Siempre he pensado que los juegos más valiosos (incluso los formativos) son aquellos que se emparentan con la vida. Es probable que todo juego verdadero sea eso y no otra cosa. La poesía se asemeja a esta dinámica de la ambivalencia de los hallazgos: el poeta rebusca en todo, lo cercano, lo lejano, lo poseído y lo desposeído. Se asoma a los objetos que tiene a la mano, a los objetos perdidos, deseados y aberrantes: cualquier lector de poesía reconocerá la imagen de la rosa, la luna o el mar, pero hay poemas soberbios sobre objetos cotidianos y casi anodinos, pienso por ejemplo en ese maravilloso poema de Seamus Heaney “Rueda dentro de las ruedas”, en la ironía culinaria del poema “La tortilla” de Carlos Germán Belli o en esa verdadera transmutación de un simple vaso de agua que es “Muerte sin fin” de Gorostiza.
El verdadero poeta, si se empecina lo suficiente, tarde o temprano realiza un hallazgo. Siempre. Pero, ¿qué sucede cuando el hallazgo es terrible? Muchas veces lo que se busca puede acabar con nuestra cordura, nuestro equilibrio o nuestro sentido del mundo. Verdades incómodas, lugares inhóspitos y manifestaciones siniestras abundan en la literatura imaginativa. Para el 16 de julio de 1920, fecha en que está firmada la “Balada interior”, Federico García Lorca tenía ya 22 años, y apenas uno viviendo en la famosa Residencia de los Estudiantes, conocida tiempo después por albergar a la crema innata de los artistas y científicos de la Europa entreguerras.
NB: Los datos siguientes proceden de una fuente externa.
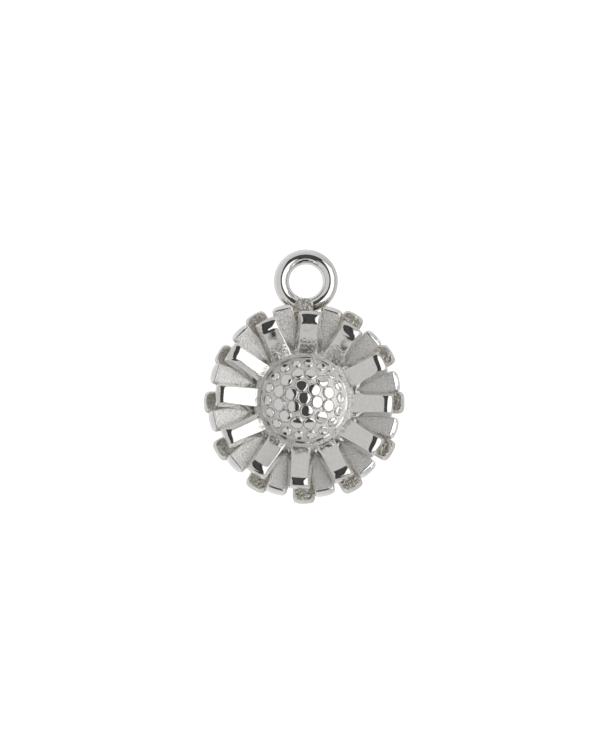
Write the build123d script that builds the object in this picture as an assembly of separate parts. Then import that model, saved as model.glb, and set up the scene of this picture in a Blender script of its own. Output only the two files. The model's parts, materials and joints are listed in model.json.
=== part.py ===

Me lo imagino en ese límite entre la vega y el secano de Zujaira (población agricultora en Granada) contemplando el inexorable paso del tiempo, sintiendo en el directo rayo del sol la pérdida de su infancia y, en el aroma fresco de la tarde, reconociendo el aroma de la muerte interior, ese tipo de muerte que prefigura la renovación.
Si bien este poema de Lorca aún no alcanza las cimas poéticas que son “Romance de la luna, luna”, “Romance sonámbulo”, “Nueva York. Oficina y denuncia” o “Casida del herido por el agua”, entre muchos otros ejemplos del Lorca posterior a 1921, lo siento como el anuncio de lo que vino después, la muerte irremediable que cedía su paso a una aurora ocre capaz de iluminar las oscuras magnolias y mordidos claveles de su alma.
La “Balada interior” aprovecha el juego del “frío, frío, caliente” para determinar un hallazgo interior sobre lo muerto en nuestro corazones, el inicio dice: El corazón/ que tenía en la escuela/ donde estuvo pintada/ la cartilla primera,/ ¿está en ti,/ noche negra?// (Frío, frío,/ como el agua/ del río)// El primer beso/ que supo a beso y fue/ para mis labios niños/ como la lluvia fresca,/ ¿está en ti,/ noche negra?// (Frío, frío,/ como el agua/del río).
De ahí el poema escala hacia lo que la noche negra realmente ha arrebatado al poeta: Mi amor errante,/ castillo sin firmeza,/ de sombras enmohecidas,/ ¿está en ti,/ noche negra?// (Caliente, caliente,/ como el agua/ de la fuente.)// ¡Oh gran dolor!/ Admites en tu cueva/ nada más que la sombra./ ¿Es cierto,/ noche negra?// (Caliente, caliente,/ como el agua/ de la fuente.)// ¡Oh corazón perdido!/ ¡Requiem aeternam!
El poema de Lorca se sostiene, entonces, como un juego infantil que ha perdido toda inocencia, como una muestra de lucidez sobre el inminente cambio al que estamos sometidos los seres humanos. Esto es la ambivalencia del hallazgo: todos sabemos en qué medida un logro, un éxito o una victoria de vida (por pequeña que sea) implica una pérdida, soltar algo o una caída. Por supuesto, lo inverso es también la aplicación de la regla.